What common plant varieties are heirlooms? Which are typically hybrids? Where can you BUY heirloom seeds? How do you store them (seed life varies from a couple of years to 10 yrs, depending on seed)

If you did not grow up as a country boy (or girl) with a hoe, go do some reading. Even if the world does not end this year, growing your own is rather satisfying. If you do not have a large garden space, get the book called "Square Foot Gardening". No garden at all? Learn about container gardening.

OK- time for dinner. Will get off my high horse. Am going to go have tomatoes, peppers cucumbers and onions from our garden.

winds-of-change 07-03-2012 11:20 PM

Oooh...........I love a man that knows his biology and genetics. http://www.easyfreesmileys.com/smile...mileys-874.gif

mountainman13 07-04-2012 12:03 AM

Sounds like winds wants you to drop your genes. Lol

c3shooter 07-04-2012 12:19 AM

Naw:p- she runs a hospital lab, and understands genetics. That, and she likes salads!

mountainman13 07-04-2012 12:20 AM

Lol.........

HockaLouis 07-04-2012 12:49 AM

C3;
Rutgers clearly dominates Cherry Tomato -- I didn't hear they even made it to March Madness.

If beef doesn't last long untreated in warm weather, based on experience, would you recommend high horse?

And, I wouldn't admit to growing up with a hoe even if I did...

:D

PS: My seeds are in the 'fridge.

TLuker 07-04-2012 02:58 AM

Heirloom plants are definitely the way to go. And gardening, along with canning, are skills that come with practice. Saving seeds is better than not saving seeds, but really getting into gardening would be even better.

Also get in the habit of just being aware of the natural resources all around. I found a large blackberry patch in plain view of my plant. They appear to be some sort of old domesticated variety left over from a long gone farm. They're literally hanging like grapes by the thousands. I'll have a blackberry cobbler and several jars of preserves before the weekend is over with almost no work. And no one else has even noticed them and probably never will.

C3 is spot on about the deer and cattle. All of the obvious stuff is going to get wiped out quick, but there's a lot of not so obvious stuff that no one even stops to notice, anymore. Having knowledge about those type of things now could come in really handy. When do you plant what? But also, when do blackberries come in? That also goes for apples, pears, peaches, plumbs, blueberries, wild strawberries, gooseberries, pecans, walnuts, crab-apples, muscadimes, scuffadines, and wild rice. I think everyone should know what all of those common plants look like without fruit, and then when to go back to the ones they stumble across. Maybe even plant a few fruit trees close by? I know I'm bringing some of those blackberry plants back to plant in various locations around my area.
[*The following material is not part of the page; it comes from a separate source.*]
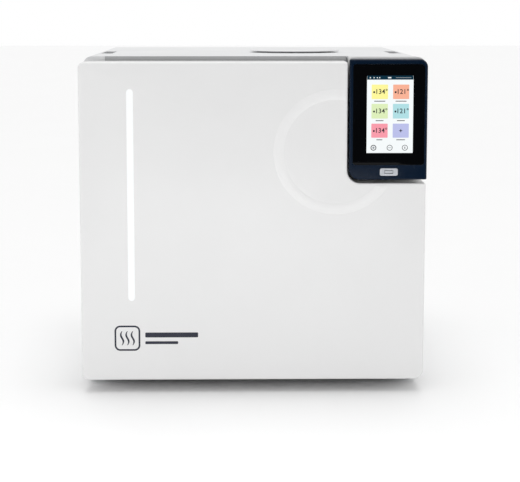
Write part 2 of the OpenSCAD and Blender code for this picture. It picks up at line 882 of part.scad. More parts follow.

In case no one noticed, I really like blackberries. :)
The sad part though, and I hate to admit this, I've worked at this plant for four years and I never noticed them before. This patch is about 40 yards wide and 200 yards long. There were so many red berries there last week that a passing jet would have spotted them. 20 years ago I would have spotted that patch in winter and been waiting for them this summer. It just made me realize how little I've been paying attention to little things like that.